Porque el escrutinio del 26 de octubre no es tanto una sanción de la troica sino más bien una reconfiguración profunda del tablero de juego sociopolítico asfixiado por el dinero poco limpio y el machacamiento mediático que ha matado cualquier pluralismo antes de que dejara el huevo: Ettakatol, ningún escaño; el CPR, cuatro escaños; y sus escisiones, al-Massar, ningún escaño; al-Joumhouri, un escaño; Tahalof, un escaño; son otros tantos partidos prestigiosos en camino de una desaparición programada.
La nítida victoria de Nidaa Tounes es como mínimo una victoria del pragmatismo en un país que todavía está en la etapa constituyente. En el contexto nacional esta victoria se traduce desde ya en la liberación sin remordimientos del discurso nostálgico. En el internacional, tendrá consecuencias tan inmediatas como reaccionarias que permitirán el aumento de la influencia del eje Emiratos-Egipto en la región y la reanudación de unas relaciones normalizadas con el régimen de Bachar al-Assad, con un Mohsen Marzouk presumiblemente a cargo del Ministerio de Asuntos Extranjeros.
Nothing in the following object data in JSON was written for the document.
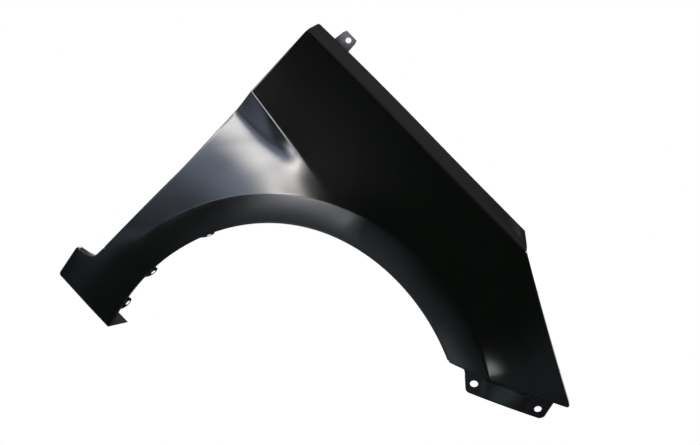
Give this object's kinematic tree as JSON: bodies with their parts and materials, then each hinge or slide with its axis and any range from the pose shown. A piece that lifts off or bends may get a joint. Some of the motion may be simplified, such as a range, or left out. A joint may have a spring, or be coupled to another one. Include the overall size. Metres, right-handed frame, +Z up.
{
  "type": "car fender",
  "caption": "Pressed steel front fender with a round wheel arch, flared lip, side scoop and folded bolting flanges.",
  "frame": {"origin": "underside of the bonnet-side flange, between its second and third bolt holes", "axes": "+X towards the front of the car, +Y inboard, +Z up; the painted side faces -Y"},
  "size_m": [0.9324, 0.2495, 0.7499],
  "materials": {
    "black_primer": "semi-gloss black dip primer on steel",
    "bracket_primer": "satin black dip primer on steel"
  },
  "bodies": {
    "root": {"fender_panel": "black_primer", "bumper_bracket": "bracket_primer", "rear_top_bracket": "bracket_primer"}
  },
  "joints": []
}
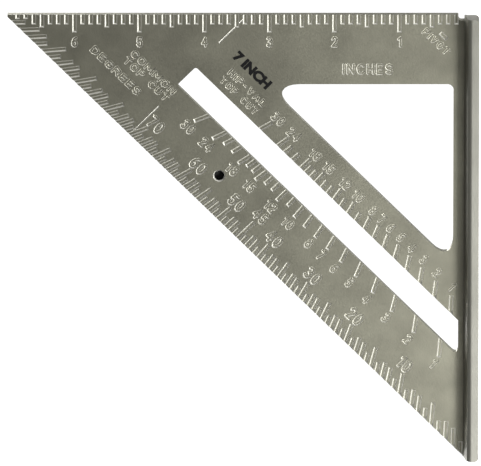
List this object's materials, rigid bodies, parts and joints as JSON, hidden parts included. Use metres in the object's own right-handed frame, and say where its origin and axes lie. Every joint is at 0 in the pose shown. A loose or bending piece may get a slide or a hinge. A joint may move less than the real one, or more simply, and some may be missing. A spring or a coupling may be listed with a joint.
{
  "type": "speed square",
  "caption": "Triangular rafter square with a fence along one leg, a triangular window, a marking slot and sunk inch, degree and rafter scales.",
  "frame": {"origin": "middle of the fence's outer face, on which the square stands; the centre of the bottom of its bounding box", "axes": "+Z from the fence along the scale edge to the sharp tip; +X along the fence to the pivot corner; the graduated face looks along -Y"},
  "size_m": [0.1794, 0.0202, 0.1843],
  "materials": {
    "blade_metal": "satin die-cast aluminium with sunk graduations",
    "fence_metal": "satin die-cast aluminium, smoother where it slides on wood"
  },
  "bodies": {
    "root": {"blade": "blade_metal", "fence": "fence_metal"}
  },
  "joints": []
}
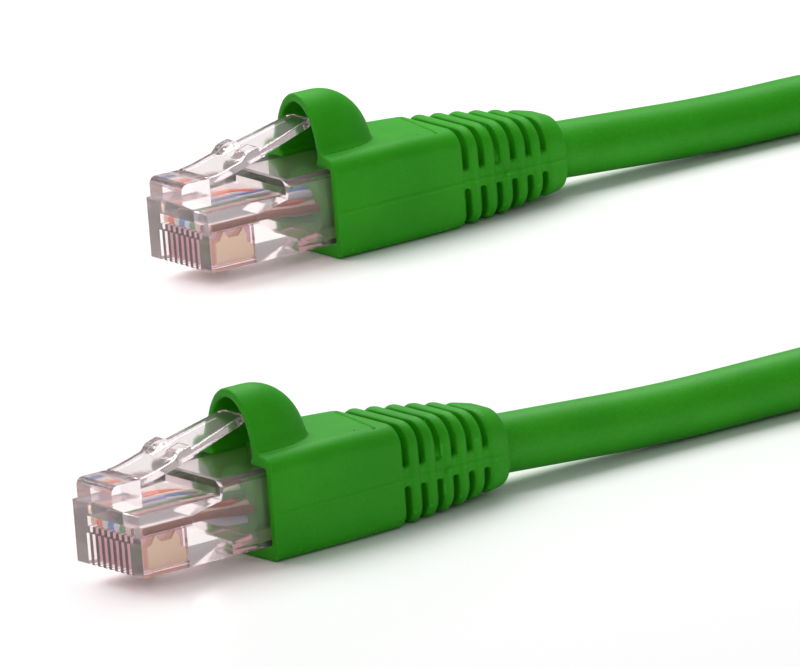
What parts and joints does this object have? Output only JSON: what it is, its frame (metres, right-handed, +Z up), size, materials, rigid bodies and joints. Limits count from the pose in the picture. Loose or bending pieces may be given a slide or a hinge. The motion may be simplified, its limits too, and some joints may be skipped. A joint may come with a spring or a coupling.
{
  "type": "ethernet patch cable",
  "caption": "Short snagless patch cable: clear modular plugs with sprung latch tabs, moulded green boots with hoods and slotted tails, and a looped round cable.",
  "frame": {"origin": "on the ground plane, under the centre of the footprint", "axes": "+X from the plug noses towards the loop of the cable, +Y from end a to end b, +Z up, with the latch tabs on top"},
  "size_m": [0.1858, 0.1128, 0.0172],
  "materials": {
    "clear_plastic": "clear moulded polycarbonate, polished",
    "contact_gold": "gold-plated stamped bronze",
    "boot_green": "soft moulded vinyl, fine satin",
    "jacket_green": "extruded vinyl jacket, satin",
    "wire_white_orange": "extruded insulation",
    "wire_orange": "extruded insulation",
    "wire_white_green": "extruded insulation",
    "wire_green": "extruded insulation",
    "wire_white_blue": "extruded insulation",
    "wire_blue": "extruded insulation",
    "wire_white_brown": "extruded insulation",
    "wire_brown": "extruded insulation"
  },
  "bodies": {
    "cable_loop": {"cable_jacket_loop": "jacket_green", "wire_loop_white_orange": "wire_white_orange", "wire_loop_orange": "wire_orange", "wire_loop_white_green": "wire_white_green", "wire_loop_green": "wire_green", "wire_loop_white_blue": "wire_white_blue", "wire_loop_blue": "wire_blue", "wire_loop_white_brown": "wire_white_brown", "wire_loop_brown": "wire_brown"},
    "end_a": {"plug_housing_a": "clear_plastic", "contact_a_1": "contact_gold", "contact_a_2": "contact_gold", "contact_a_3": "contact_gold", "contact_a_4": "contact_gold", "contact_a_5": "contact_gold", "contact_a_6": "contact_gold", "contact_a_7": "contact_gold", "contact_a_8": "contact_gold", "boot_a": "boot_green", "cable_jacket_a": "jacket_green", "wire_a_white_orange": "wire_white_orange", "wire_a_orange": "wire_orange", "wire_a_white_green": "wire_white_green", "wire_a_green": "wire_green", "wire_a_white_blue": "wire_white_blue", "wire_a_blue": "wire_blue", "wire_a_white_brown": "wire_white_brown", "wire_a_brown": "wire_brown"},
    "latch_a": {"latch_tab_a": "clear_plastic"},
    "end_b": {"plug_housing_b": "clear_plastic", "contact_b_1": "contact_gold", "contact_b_2": "contact_gold", "contact_b_3": "contact_gold", "contact_b_4": "contact_gold", "contact_b_5": "contact_gold", "contact_b_6": "contact_gold", "contact_b_7": "contact_gold", "contact_b_8": "contact_gold", "boot_b": "boot_green", "cable_jacket_b": "jacket_green", "wire_b_white_orange": "wire_white_orange", "wire_b_orange": "wire_orange", "wire_b_white_green": "wire_white_green", "wire_b_green": "wire_green", "wire_b_white_blue": "wire_white_blue", "wire_b_blue": "wire_blue", "wire_b_white_brown": "wire_white_brown", "wire_b_brown": "wire_brown"},
    "latch_b": {"latch_tab_b": "clear_plastic"}
  },
  "joints": [
    {"name": "cable_flex_a", "type": "hinge", "parent": "cable_loop", "child": "end_a", "pos_m": [-0.0257, -0.0495, 0.00334], "axis": [0, 0, 1], "range_deg": [-25, 25]},
    {"name": "cable_flex_b", "type": "hinge", "parent": "cable_loop", "child": "end_b", "pos_m": [0.05327, 0.04804, 0.00334], "axis": [0, 0, 1], "range_deg": [-25, 25]},
    {"name": "latch_a_press", "type": "hinge", "parent": "end_a", "child": "latch_a", "pos_m": [-0.0885, -0.0495, 0.01075], "axis": [0, 1, 0], "range_deg": [0, 12], "stiffness_Nm_per_rad": 0.05},
    {"name": "latch_b_press", "type": "hinge", "parent": "end_b", "child": "latch_b", "pos_m": [-0.0095, 0.0499, 0.01075], "axis": [0.0297, 0.9996, 0], "range_deg": [0, 12], "stiffness_Nm_per_rad": 0.05}
  ]
}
Optimista, Béji Caïd Essebsi, que apunta hacia la concentración de poderes de cara a las presidenciales, pide “dos años de paz social para realizar las reformas económicas”. Si Ennahdha consigue “vender” el gobierno de unión nacional a sus bases, será el fin de la Primavera Árabe en nombre de la estabilidad y el consenso. Si, en cambio, se entra en una tensa cohabitación, una calle agitada, una juventud timada y unas regiones desengañadas, es posible que la situación vaya rápidamente hacia el callejón sin salida de un país ingobernable.